Yifat Tomer-Yerushalmi, Israel Defense Forces Military Advocate General, attends a welcome ceremony for then-newly appointed Attorney General Gali Baharav-Miara in Jerusalem on February 8, 2022. (Yonatan Sindel/ Flash90/ File)
Tomer-Yerushalmi is suspected of fraud and breach of trust, abuse of her office, obstruction of justice and unlawful disclosure of material over her role in the leak of the video.
She was arrested on November 2, after going missing off the coast at Hatzuk Beach near Tel Aviv for several hours, leading police to fear that she had taken her own life.
When she was eventually found in nearby Herzliya, law enforcement officials were unable to locate her phone, leading them to suspect that the incident was an attempt to stage a suicide or suicide attempt while disposing of digital evidence related to the leaking of the video and subsequent cover-up.

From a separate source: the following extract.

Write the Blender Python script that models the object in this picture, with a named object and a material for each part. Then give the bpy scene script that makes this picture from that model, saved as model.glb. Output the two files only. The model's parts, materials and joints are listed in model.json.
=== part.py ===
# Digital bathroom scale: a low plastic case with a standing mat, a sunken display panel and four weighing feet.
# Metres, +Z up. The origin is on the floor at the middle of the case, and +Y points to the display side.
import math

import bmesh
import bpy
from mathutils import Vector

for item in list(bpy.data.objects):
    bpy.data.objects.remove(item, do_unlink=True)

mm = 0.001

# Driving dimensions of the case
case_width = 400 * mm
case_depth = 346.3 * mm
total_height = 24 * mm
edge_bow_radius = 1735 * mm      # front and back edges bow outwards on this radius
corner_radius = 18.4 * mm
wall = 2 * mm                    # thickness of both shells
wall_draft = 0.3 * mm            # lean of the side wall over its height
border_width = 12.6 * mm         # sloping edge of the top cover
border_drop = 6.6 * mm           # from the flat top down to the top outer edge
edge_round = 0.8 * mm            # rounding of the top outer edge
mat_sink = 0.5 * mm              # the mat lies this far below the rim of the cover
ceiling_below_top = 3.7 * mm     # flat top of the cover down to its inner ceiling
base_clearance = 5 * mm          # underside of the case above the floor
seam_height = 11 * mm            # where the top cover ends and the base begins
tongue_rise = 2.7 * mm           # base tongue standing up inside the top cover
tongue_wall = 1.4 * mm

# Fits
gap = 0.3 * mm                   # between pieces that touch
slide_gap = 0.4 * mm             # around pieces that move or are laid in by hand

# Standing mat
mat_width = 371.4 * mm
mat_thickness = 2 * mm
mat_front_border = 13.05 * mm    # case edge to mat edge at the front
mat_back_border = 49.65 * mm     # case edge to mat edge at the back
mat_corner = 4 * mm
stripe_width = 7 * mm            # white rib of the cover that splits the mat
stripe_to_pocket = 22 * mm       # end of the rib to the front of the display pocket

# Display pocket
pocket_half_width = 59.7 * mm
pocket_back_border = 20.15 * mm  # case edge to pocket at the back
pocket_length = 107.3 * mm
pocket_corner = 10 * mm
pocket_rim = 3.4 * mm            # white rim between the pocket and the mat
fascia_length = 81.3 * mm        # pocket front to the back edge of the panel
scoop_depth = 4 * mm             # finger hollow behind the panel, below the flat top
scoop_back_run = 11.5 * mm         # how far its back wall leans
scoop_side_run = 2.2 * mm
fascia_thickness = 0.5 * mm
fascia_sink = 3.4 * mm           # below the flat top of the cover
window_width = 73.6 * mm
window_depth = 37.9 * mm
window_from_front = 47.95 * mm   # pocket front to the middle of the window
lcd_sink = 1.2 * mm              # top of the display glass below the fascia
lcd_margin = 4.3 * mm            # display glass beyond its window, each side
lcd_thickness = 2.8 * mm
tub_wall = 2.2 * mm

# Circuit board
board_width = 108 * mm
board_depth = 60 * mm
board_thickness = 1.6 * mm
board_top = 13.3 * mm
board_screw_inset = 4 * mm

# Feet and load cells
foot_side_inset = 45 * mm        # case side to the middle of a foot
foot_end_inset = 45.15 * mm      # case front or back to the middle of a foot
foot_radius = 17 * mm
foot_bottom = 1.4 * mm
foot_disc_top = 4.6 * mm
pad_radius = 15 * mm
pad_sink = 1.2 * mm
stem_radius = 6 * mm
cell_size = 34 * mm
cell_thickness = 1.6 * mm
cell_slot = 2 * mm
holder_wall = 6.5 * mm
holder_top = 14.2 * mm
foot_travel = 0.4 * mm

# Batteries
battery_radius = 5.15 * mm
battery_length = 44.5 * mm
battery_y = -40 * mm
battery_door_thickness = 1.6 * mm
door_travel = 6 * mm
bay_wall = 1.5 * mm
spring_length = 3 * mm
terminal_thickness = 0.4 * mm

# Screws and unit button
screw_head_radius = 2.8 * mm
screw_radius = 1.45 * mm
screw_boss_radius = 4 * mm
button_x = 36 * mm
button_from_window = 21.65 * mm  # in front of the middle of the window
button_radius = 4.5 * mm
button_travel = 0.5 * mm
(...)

Law enforcement authorities and volunteers spent a number of days searching the Tel Aviv beachfronts and the ocean for her phone, suspecting that it holds incriminating evidence, even as Tomer-Yerushalmi reportedly continued to deny that she had staged the incident and insisted that she really had intended to end her life.

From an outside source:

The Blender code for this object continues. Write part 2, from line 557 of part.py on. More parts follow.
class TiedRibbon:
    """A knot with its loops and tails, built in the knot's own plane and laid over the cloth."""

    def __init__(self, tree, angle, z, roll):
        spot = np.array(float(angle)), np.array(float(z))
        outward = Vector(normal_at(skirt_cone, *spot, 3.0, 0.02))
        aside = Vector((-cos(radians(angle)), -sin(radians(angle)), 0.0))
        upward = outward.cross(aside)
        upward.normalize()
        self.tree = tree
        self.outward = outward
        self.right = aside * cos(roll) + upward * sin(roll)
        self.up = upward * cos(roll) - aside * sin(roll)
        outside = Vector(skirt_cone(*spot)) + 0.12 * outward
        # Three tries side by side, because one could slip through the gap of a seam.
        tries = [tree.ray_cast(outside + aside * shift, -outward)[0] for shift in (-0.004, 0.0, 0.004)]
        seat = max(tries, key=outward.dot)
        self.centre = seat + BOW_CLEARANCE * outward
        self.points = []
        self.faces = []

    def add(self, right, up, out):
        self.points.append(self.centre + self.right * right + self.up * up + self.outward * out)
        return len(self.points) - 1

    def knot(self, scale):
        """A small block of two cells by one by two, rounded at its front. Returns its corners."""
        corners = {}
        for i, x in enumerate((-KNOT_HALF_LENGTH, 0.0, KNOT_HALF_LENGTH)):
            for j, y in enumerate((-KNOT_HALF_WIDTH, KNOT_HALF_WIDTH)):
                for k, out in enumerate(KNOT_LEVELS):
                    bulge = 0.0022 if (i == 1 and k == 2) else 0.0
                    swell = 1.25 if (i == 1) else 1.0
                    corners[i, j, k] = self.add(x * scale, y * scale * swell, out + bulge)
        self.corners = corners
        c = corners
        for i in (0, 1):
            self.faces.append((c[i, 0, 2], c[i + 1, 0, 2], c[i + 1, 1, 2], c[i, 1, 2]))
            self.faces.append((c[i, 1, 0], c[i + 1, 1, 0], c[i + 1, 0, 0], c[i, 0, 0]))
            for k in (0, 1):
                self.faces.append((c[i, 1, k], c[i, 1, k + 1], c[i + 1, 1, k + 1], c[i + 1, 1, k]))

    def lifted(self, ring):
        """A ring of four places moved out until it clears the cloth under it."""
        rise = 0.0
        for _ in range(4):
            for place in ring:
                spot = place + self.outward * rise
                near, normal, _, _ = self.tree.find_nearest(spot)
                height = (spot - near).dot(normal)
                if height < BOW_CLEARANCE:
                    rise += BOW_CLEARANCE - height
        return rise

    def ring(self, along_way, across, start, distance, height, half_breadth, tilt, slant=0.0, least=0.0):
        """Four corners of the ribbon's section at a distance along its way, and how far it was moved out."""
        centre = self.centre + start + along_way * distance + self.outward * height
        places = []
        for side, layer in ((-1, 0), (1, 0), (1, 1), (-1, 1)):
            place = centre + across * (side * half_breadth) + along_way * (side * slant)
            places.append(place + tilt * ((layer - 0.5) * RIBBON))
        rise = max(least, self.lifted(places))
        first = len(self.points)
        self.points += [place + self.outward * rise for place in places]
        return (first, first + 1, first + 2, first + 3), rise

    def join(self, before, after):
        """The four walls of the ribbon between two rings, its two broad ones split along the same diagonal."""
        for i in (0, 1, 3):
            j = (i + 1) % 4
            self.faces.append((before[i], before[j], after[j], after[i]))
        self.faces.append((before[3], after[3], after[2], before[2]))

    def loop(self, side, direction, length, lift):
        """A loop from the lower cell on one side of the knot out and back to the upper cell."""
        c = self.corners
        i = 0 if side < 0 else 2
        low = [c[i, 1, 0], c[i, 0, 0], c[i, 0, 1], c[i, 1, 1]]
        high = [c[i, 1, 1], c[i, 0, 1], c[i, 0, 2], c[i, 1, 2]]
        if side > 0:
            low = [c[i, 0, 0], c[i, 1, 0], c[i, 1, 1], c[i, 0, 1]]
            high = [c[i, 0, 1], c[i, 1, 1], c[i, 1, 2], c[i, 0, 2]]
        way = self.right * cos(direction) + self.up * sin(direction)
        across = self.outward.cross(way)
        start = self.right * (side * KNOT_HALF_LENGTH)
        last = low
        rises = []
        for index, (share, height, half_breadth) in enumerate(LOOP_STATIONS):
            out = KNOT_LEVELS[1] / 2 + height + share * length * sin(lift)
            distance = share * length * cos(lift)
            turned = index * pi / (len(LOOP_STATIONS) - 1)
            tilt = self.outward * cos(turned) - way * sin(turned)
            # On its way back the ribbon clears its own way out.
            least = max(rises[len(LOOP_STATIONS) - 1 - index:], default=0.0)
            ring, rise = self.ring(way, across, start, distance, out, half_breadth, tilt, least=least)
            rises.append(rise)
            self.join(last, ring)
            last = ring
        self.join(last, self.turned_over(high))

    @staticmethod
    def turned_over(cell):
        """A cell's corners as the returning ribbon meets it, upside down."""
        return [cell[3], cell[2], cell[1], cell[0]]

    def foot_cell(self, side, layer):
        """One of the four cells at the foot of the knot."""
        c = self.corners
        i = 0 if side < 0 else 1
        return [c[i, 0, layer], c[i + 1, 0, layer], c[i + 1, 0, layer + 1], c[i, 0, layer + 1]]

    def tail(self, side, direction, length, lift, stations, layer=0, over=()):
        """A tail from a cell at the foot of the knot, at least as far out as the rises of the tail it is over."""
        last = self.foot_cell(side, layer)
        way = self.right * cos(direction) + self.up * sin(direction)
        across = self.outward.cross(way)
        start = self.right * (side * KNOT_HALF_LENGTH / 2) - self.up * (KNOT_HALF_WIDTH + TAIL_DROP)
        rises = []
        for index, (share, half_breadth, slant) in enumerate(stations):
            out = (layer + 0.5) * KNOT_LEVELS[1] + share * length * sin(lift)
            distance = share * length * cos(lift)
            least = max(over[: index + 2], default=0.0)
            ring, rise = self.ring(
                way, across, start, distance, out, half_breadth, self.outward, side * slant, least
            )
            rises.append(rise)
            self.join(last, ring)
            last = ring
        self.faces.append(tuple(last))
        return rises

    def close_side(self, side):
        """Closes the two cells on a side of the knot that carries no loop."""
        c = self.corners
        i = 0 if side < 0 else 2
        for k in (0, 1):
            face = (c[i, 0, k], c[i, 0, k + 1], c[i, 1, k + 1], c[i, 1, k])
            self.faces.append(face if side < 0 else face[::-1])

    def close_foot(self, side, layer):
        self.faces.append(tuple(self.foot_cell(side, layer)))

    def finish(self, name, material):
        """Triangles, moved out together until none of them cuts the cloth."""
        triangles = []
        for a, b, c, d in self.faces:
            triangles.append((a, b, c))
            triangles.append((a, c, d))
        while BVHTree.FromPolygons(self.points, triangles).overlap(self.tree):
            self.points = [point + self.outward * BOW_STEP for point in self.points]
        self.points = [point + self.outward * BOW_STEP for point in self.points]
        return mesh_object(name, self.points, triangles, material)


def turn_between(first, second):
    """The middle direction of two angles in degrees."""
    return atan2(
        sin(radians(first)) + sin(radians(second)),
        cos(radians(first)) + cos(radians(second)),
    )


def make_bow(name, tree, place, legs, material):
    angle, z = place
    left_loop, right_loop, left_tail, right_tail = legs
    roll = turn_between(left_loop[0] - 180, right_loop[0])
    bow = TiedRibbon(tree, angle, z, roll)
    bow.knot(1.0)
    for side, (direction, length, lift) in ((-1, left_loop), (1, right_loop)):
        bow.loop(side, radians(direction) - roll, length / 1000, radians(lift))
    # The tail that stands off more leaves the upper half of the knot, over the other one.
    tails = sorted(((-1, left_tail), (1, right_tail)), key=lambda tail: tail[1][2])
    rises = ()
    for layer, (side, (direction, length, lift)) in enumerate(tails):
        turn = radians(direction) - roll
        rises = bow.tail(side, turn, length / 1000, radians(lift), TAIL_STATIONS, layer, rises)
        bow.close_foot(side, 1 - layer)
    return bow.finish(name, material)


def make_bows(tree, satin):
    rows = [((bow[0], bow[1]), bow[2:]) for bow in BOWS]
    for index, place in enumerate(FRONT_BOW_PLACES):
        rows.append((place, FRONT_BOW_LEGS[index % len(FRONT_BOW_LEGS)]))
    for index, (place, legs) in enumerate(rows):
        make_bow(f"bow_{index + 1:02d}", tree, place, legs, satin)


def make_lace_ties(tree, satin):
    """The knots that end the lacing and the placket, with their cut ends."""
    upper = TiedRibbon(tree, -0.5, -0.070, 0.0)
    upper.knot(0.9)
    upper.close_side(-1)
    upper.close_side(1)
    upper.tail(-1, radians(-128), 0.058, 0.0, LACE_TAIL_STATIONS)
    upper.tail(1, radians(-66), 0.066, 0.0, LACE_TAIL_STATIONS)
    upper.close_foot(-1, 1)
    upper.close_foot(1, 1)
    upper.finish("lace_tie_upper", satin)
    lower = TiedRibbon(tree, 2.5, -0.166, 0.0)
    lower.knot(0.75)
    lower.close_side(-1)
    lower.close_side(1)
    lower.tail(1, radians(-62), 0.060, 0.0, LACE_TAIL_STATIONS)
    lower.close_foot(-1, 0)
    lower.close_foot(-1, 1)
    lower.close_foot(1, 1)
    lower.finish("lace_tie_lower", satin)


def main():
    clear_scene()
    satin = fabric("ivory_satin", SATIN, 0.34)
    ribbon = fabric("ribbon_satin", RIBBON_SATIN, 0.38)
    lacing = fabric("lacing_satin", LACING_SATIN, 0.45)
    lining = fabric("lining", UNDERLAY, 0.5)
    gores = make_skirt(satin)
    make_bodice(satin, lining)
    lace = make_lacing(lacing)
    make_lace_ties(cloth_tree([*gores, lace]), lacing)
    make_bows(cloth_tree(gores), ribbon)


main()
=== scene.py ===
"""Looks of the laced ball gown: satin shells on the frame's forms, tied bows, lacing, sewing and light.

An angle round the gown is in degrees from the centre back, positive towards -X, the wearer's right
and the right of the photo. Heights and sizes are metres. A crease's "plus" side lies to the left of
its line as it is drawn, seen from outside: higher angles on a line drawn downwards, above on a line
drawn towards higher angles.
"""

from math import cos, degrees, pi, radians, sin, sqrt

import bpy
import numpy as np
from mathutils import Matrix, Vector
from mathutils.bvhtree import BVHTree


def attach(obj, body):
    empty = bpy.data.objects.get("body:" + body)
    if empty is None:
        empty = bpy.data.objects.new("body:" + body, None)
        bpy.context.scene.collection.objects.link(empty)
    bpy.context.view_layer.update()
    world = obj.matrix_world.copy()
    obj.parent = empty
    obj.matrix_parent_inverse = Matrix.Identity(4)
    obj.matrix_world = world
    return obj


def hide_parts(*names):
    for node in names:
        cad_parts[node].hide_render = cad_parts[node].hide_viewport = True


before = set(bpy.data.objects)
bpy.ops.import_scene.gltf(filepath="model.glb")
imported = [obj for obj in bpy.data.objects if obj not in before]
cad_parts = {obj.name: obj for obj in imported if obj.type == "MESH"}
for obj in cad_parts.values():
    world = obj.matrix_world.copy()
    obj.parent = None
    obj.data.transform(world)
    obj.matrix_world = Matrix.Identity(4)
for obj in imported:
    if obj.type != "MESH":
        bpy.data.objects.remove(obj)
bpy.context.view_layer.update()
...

Protesters demonstrate outside the home of former IDF military advocate general Maj. Gen. Yifat Tomer-Yerushalmi, in Ramat Hasharon, October 8, 2025 (Tal Gal/Flash90)
The search mission failed to yield results until Friday morning, when, shortly before Tomer-Yerushalmi’s release to house arrest, the phone was found in the sea at Hatzuk Beach north of Tel Aviv.

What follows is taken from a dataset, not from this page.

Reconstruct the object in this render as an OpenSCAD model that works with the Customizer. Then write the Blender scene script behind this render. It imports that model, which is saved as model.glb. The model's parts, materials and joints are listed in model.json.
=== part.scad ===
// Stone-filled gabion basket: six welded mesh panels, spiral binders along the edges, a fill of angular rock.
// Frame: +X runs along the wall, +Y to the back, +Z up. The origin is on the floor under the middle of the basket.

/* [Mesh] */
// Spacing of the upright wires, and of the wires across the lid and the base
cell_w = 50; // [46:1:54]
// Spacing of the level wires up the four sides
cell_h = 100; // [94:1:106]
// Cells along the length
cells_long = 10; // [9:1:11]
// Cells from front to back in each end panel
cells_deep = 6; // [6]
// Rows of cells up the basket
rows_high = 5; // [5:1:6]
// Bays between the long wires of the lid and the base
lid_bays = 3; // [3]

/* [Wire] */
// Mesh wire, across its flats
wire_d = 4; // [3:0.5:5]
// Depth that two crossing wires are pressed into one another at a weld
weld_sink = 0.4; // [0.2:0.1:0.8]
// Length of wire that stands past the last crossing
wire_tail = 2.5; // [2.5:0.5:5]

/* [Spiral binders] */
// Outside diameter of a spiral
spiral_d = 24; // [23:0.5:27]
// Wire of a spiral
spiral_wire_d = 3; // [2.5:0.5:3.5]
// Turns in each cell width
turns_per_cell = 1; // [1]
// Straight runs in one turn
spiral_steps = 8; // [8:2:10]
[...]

Cyber authorities on Saturday night confirmed that the phone was Tomer-Yerushalmi’s.
The Sde Teiman surveillance video was leaked to Channel 12 in August 2024, days after masked military police officers arrested nine reservists at the base suspected of taking part in the abuse of the Gazan detainee, who suffered from severe injuries, including to his rectum.

Reserve soldiers indicted for abusing a Palestinian security detainee at the Sde Teiman military detention center speak to the media outside the Supreme Court in Jerusalem on November 2, 2025 (Jeremy Sharon/ Times of Israel)
Tomer-Yerushalmi, who resigned last week after admitting she leaked the video, has said she did so to fend off public criticism that culminated in right-wing mobs irate over the soldiers’ detention — including coalition lawmakers — storming Sde Teiman and the Beit Lid military court, where the suspects were taken.
Five of the reservists were indicted in February, but the fate of their trial is unclear after it emerged last week that the abused detainee was released back to Gaza as part of the October 9 truce-hostage deal between Israel and Hamas.
Tomer-Yerushalmi told police over the past week that she had concealed her identity as the leaker, and that no one outside her office was involved in the leak or knew that she was behind it, the Kan public broadcaster reported Friday.